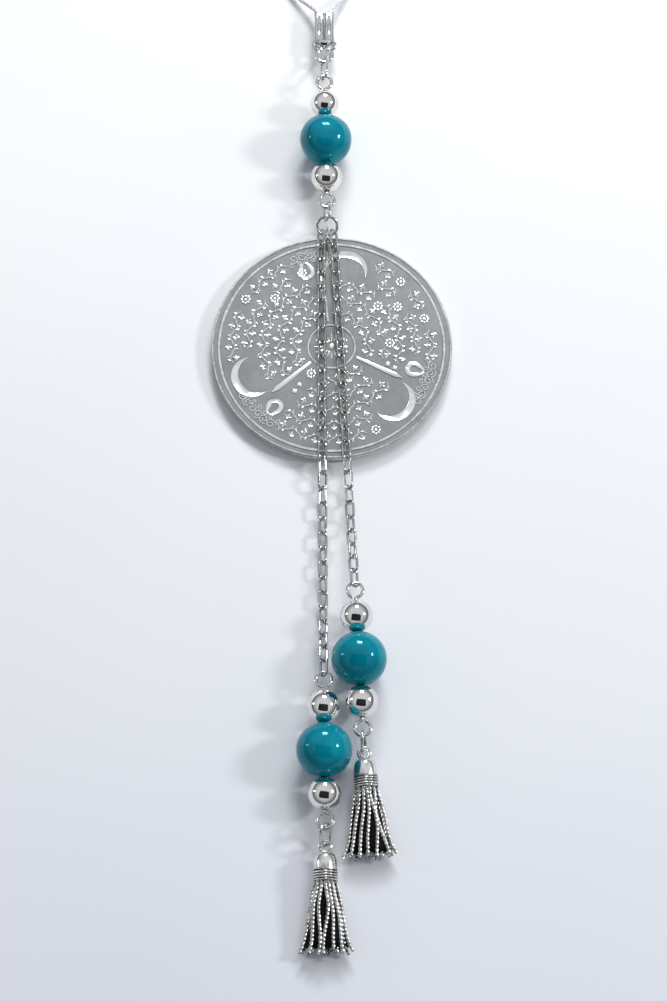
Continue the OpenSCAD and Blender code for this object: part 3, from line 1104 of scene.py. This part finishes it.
def addDrop(art, angle):  # an open drop whose point faces the rim, in two halves
    middle = polar(16.0, angle + 9)
    for half in (0, 1):
        edge, widths = [], []
        for k in range(17):
            a = math.pi * (k / 16 + half) + math.radians(angle + 9)
            point = max(0, math.cos(a - math.radians(angle + 9))) ** 6
            edge.append(middle + Vector((math.cos(a), math.sin(a), 0)) * (1.15 + 0.75 * point))
            widths.append(0.82 - 0.55 * point)
        art["plates"].append(strip(edge, widths))
    art["taken"].append((middle, 1.95))


def addScrolls(art, angle):  # large and small scrolls along the rim
    for k in range(6):
        centre = polar(19.3, angle - 9 + k * 4.6)
        hand = 1 if k % 2 else -1
        art["lines"].append(spiral(centre, 0.95, 1.4, math.radians(angle + 180 + 60 * k), hand))
        small = polar(18.2, angle - 6.5 + k * 4.6)
        art["lines"].append(spiral(small, 0.5, 1.1, math.radians(angle + 40 * k), -hand, 14))
        art["taken"].append((centre, 1.0))


def addDiamond(art, centre):
    art["plates"].append([centre + polar(0.52, 90 * n + 29) for n in range(4)])
    art["taken"].append((centre, 1.0))


def addRosette(art, centre):  # a ring of eight dots round a ninth
    for k in range(9):
        petal = centre if k == 8 else centre + polar(0.72, 45 * k)
        art["plates"].append([petal + polar(0.3 if k == 8 else 0.24, 45 * n) for n in range(8)])
    art["taken"].append((centre, 1.05))


# one bend of the stem, with a fan of three leaves and a berry in it and two more leaves outside
def addVineUnit(s, art, radius, start, wide, out):
    def on(u, v):
        return polar(radius + out * v, start + math.degrees(u / radius))

    stem = [on(wide * n / 10, s["swing"] * math.sin(math.pi * n / 10) - 0.1) for n in range(11)]
    leaves = []
    for heading, long, thick in ((-52, 0.78, 0.26), (0, 0.95, 0.30), (52, 0.78, 0.26)):
        a = math.radians(90 - heading)
        away = [0.12 + long * t for t in (0, 0.3, 0.6, 1)]
        line = [on(wide / 2 + r * math.cos(a), -0.95 + r * math.sin(a)) for r in away]
        leaves.append(strip(line, [0.07, thick, thick * 0.8, 0.04]))
    for u, heading in ((0.25, 62), (0.75, 118)):
        a = math.radians(heading)
        foot = s["swing"] * math.sin(math.pi * u)
        line = [on(wide * u + r * math.cos(a), foot + r * math.sin(a)) for r in (0, 0.24, 0.48, 0.8)]
        leaves.append(strip(line, [0.07, 0.26, 0.2, 0.04]))
    leavesClear = all(isFree(leaf[k], s, art, -0.15) for leaf in leaves for k in (2, 3))
    if leavesClear and all(isFree(p, s, art) for p in stem[1:-1]):
        art["lines"].append(stem)
        art["plates"] += leaves
        berry = on(wide / 2, -1.05)
        art["plates"].append([berry + polar(0.22, 45 * n) for n in range(8)])


def addBand(s, art, number, radius):  # a wavy stem round the disc, broken where something larger lies
    count = 2 * round(tau * radius / s["wave"] / 2)
    step = 360 / count
    for k in range(count):
        start = step * k + 11 * number
        addVineUnit(s, art, radius, start, math.radians(step) * radius, 1 if k % 2 else -1)


def addStar(art):  # the middle medallion: eight long rays, eight short ones, dots and a boss
    for k in range(8):
        for turn, tip in ((0, 3.3), (22.5, 2.3)):
            ray = [polar(r, 45 * k + turn) for r in (1.1, tip * 0.6, tip * 0.8, tip)]
            art["plates"].append(strip(ray, [0.10, 0.34, 0.26, 0.04]))
        art["plates"].append([polar(3.0, 45 * k + 22.5) + polar(0.2, 45 * n) for n in range(8)])
    art["plates"].append([polar(0.5, 15 * k) for k in range(24)])


def makeOrnament(s):
    art = {"plates": [], "lines": [], "taken": []}
    for angle in s["rays"]:
        addRay(s, art, angle)
        addDrop(art, angle)
        addScrolls(art, angle)
    for x, y in s["diamonds"]:
        addDiamond(art, Vector((x, y, 0)))
    for x, y in s["rosettes"]:
        addRosette(art, Vector((x, y, 0)))
    for number, radius in enumerate(s["bands"]):
        addBand(s, art, number, radius)
    addStar(art)
    work = newCurve("disc_vine_lines", s["line"] * mm, 1)
    for line in art["lines"]:
        addLine(work, [Vector((p.x, p.y, s["floor"] + 0.01)) * mm for p in line])
    work = asMesh(work)
    smoothShade(work, 60)
    finished(work, "disc", None, lineMetal)
    raised = flatShape("disc_raised_leaves", art["plates"], s)
    finished(raised, "disc", None, lineMetal)


makeOrnament(ornamentSet)
print("ornament raised")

______________________________

Go through the listing and print each line exactly as it appears.

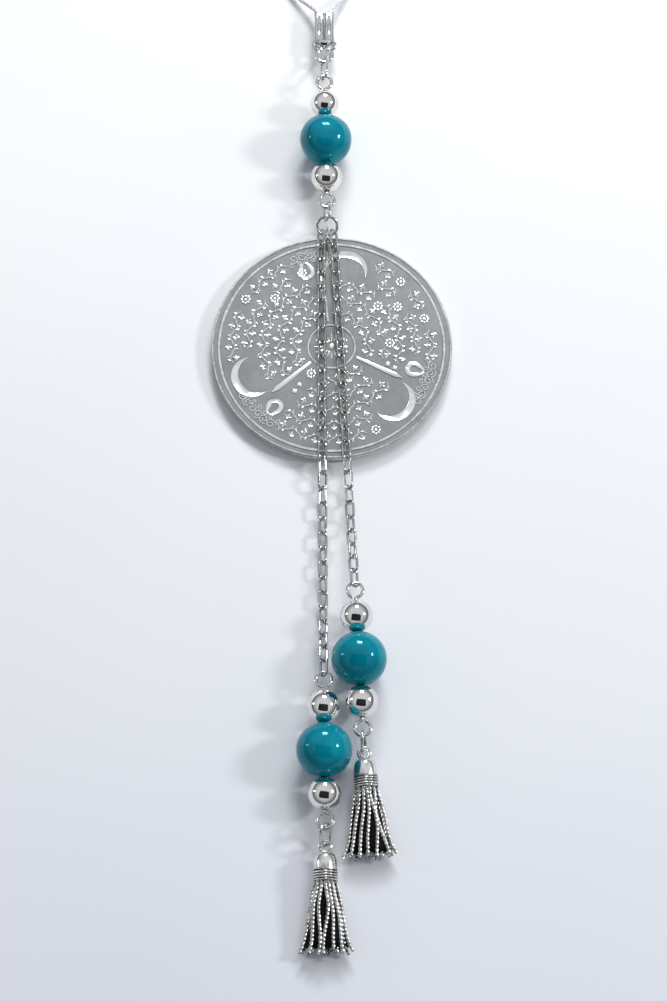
Continue the OpenSCAD and Blender code for this object: part 3, from line 1104 of scene.py. This part finishes it.
def addDrop(art, angle):  # an open drop whose point faces the rim, in two halves
    middle = polar(16.0, angle + 9)
    for half in (0, 1):
        edge, widths = [], []
        for k in range(17):
            a = math.pi * (k / 16 + half) + math.radians(angle + 9)
            point = max(0, math.cos(a - math.radians(angle + 9))) ** 6
            edge.append(middle + Vector((math.cos(a), math.sin(a), 0)) * (1.15 + 0.75 * point))
            widths.append(0.82 - 0.55 * point)
        art["plates"].append(strip(edge, widths))
    art["taken"].append((middle, 1.95))


def addScrolls(art, angle):  # large and small scrolls along the rim
    for k in range(6):
        centre = polar(19.3, angle - 9 + k * 4.6)
        hand = 1 if k % 2 else -1
        art["lines"].append(spiral(centre, 0.95, 1.4, math.radians(angle + 180 + 60 * k), hand))
        small = polar(18.2, angle - 6.5 + k * 4.6)
        art["lines"].append(spiral(small, 0.5, 1.1, math.radians(angle + 40 * k), -hand, 14))
        art["taken"].append((centre, 1.0))


def addDiamond(art, centre):
    art["plates"].append([centre + polar(0.52, 90 * n + 29) for n in range(4)])
    art["taken"].append((centre, 1.0))


def addRosette(art, centre):  # a ring of eight dots round a ninth
    for k in range(9):
        petal = centre if k == 8 else centre + polar(0.72, 45 * k)
        art["plates"].append([petal + polar(0.3 if k == 8 else 0.24, 45 * n) for n in range(8)])
    art["taken"].append((centre, 1.05))


# one bend of the stem, with a fan of three leaves and a berry in it and two more leaves outside
def addVineUnit(s, art, radius, start, wide, out):
    def on(u, v):
        return polar(radius + out * v, start + math.degrees(u / radius))

    stem = [on(wide * n / 10, s["swing"] * math.sin(math.pi * n / 10) - 0.1) for n in range(11)]
    leaves = []
    for heading, long, thick in ((-52, 0.78, 0.26), (0, 0.95, 0.30), (52, 0.78, 0.26)):
        a = math.radians(90 - heading)
        away = [0.12 + long * t for t in (0, 0.3, 0.6, 1)]
        line = [on(wide / 2 + r * math.cos(a), -0.95 + r * math.sin(a)) for r in away]
        leaves.append(strip(line, [0.07, thick, thick * 0.8, 0.04]))
    for u, heading in ((0.25, 62), (0.75, 118)):
        a = math.radians(heading)
        foot = s["swing"] * math.sin(math.pi * u)
        line = [on(wide * u + r * math.cos(a), foot + r * math.sin(a)) for r in (0, 0.24, 0.48, 0.8)]
        leaves.append(strip(line, [0.07, 0.26, 0.2, 0.04]))
    leavesClear = all(isFree(leaf[k], s, art, -0.15) for leaf in leaves for k in (2, 3))
    if leavesClear and all(isFree(p, s, art) for p in stem[1:-1]):
        art["lines"].append(stem)
        art["plates"] += leaves
        berry = on(wide / 2, -1.05)
        art["plates"].append([berry + polar(0.22, 45 * n) for n in range(8)])


def addBand(s, art, number, radius):  # a wavy stem round the disc, broken where something larger lies
    count = 2 * round(tau * radius / s["wave"] / 2)
    step = 360 / count
    for k in range(count):
        start = step * k + 11 * number
        addVineUnit(s, art, radius, start, math.radians(step) * radius, 1 if k % 2 else -1)


def addStar(art):  # the middle medallion: eight long rays, eight short ones, dots and a boss
    for k in range(8):
        for turn, tip in ((0, 3.3), (22.5, 2.3)):
            ray = [polar(r, 45 * k + turn) for r in (1.1, tip * 0.6, tip * 0.8, tip)]
            art["plates"].append(strip(ray, [0.10, 0.34, 0.26, 0.04]))
        art["plates"].append([polar(3.0, 45 * k + 22.5) + polar(0.2, 45 * n) for n in range(8)])
    art["plates"].append([polar(0.5, 15 * k) for k in range(24)])


def makeOrnament(s):
    art = {"plates": [], "lines": [], "taken": []}
    for angle in s["rays"]:
        addRay(s, art, angle)
        addDrop(art, angle)
        addScrolls(art, angle)
    for x, y in s["diamonds"]:
        addDiamond(art, Vector((x, y, 0)))
    for x, y in s["rosettes"]:
        addRosette(art, Vector((x, y, 0)))
    for number, radius in enumerate(s["bands"]):
        addBand(s, art, number, radius)
    addStar(art)
    work = newCurve("disc_vine_lines", s["line"] * mm, 1)
    for line in art["lines"]:
        addLine(work, [Vector((p.x, p.y, s["floor"] + 0.01)) * mm for p in line])
    work = asMesh(work)
    smoothShade(work, 60)
    finished(work, "disc", None, lineMetal)
    raised = flatShape("disc_raised_leaves", art["plates"], s)
    finished(raised, "disc", None, lineMetal)


makeOrnament(ornamentSet)
print("ornament raised")